This work addresses the robustness and embedded-system suitability of visual-inertial SLAM (VI-SLAM) for autonomous navigation in dynamic, unstructured outdoor environments. We systematically evaluate seven state-of-the-art open-source VI-SLAM systems—including ORB-SLAM3 and VINS-Fusion—on real-world field datasets. For the first time, we quantitatively characterize the impact of loop closure on the accuracy–computational efficiency trade-off: it reduces absolute trajectory error by 37% on average but increases computational load by 22%–68%. Among all systems, VINS-Fusion and OpenVINS achieve the best overall balance between accuracy and efficiency. We propose a lightweight VI-SLAM evaluation paradigm tailored for embedded platforms, incorporating comparative analysis of multi-modal sensor fusion, relocalization, and global optimization modules. Furthermore, we release the first outdoor loop-closure benchmark dataset alongside fully reproducible evaluation code.

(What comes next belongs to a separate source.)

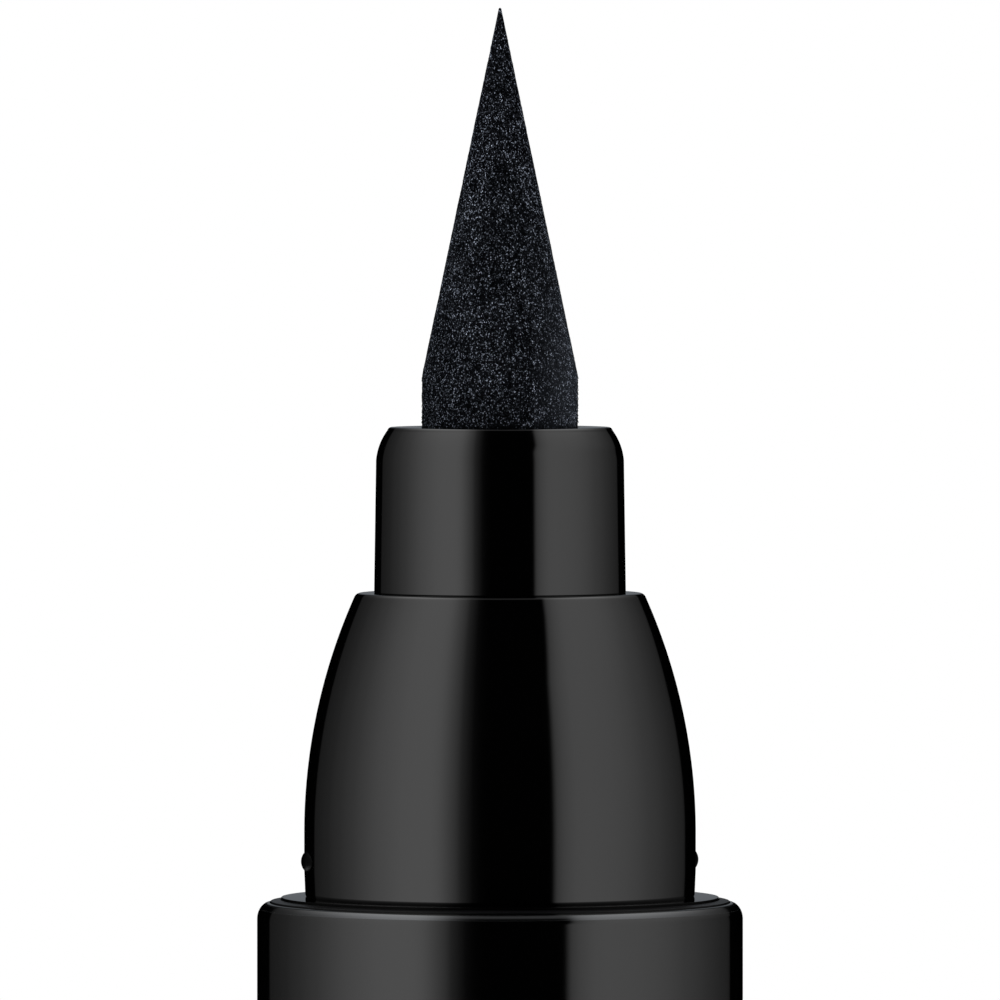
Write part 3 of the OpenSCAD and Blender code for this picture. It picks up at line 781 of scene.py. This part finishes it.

Simultaneous Localization and Mapping (SLAM) is essential for mobile robotics, enabling autonomous navigation in dynamic, unstructured outdoor environments without relying on external positioning systems. These environments pose significant challenges due to variable lighting, weather conditions, and complex terrain. Visual-Inertial SLAM has emerged as a promising solution for robust localization under such conditions. This paper benchmarks several open-source Visual-Inertial SLAM systems, including traditional methods (ORB-SLAM3, VINS-Fusion, OpenVINS, Kimera, and SVO Pro) and learning-based approaches (HFNet-SLAM, AirSLAM), to evaluate their performance in unstructured natural outdoor settings. We focus on the impact of loop closing on localization accuracy and computational demands, providing a comprehensive analysis of these systems' effectiveness in real-world environments and especially their application to embedded systems in outdoor robotics. Our contributions further include an assessment of varying frame rates on localization accuracy and computational load. The findings highlight the importance of loop closing in improving localization accuracy while managing computational resources efficiently, offering valuable insights for optimizing Visual-Inertial SLAM systems for practical outdoor applications in mobile robotics. The dataset and the benchmark code are available under https://github.com/iis-esslingen/vi-slam_lc_benchmark.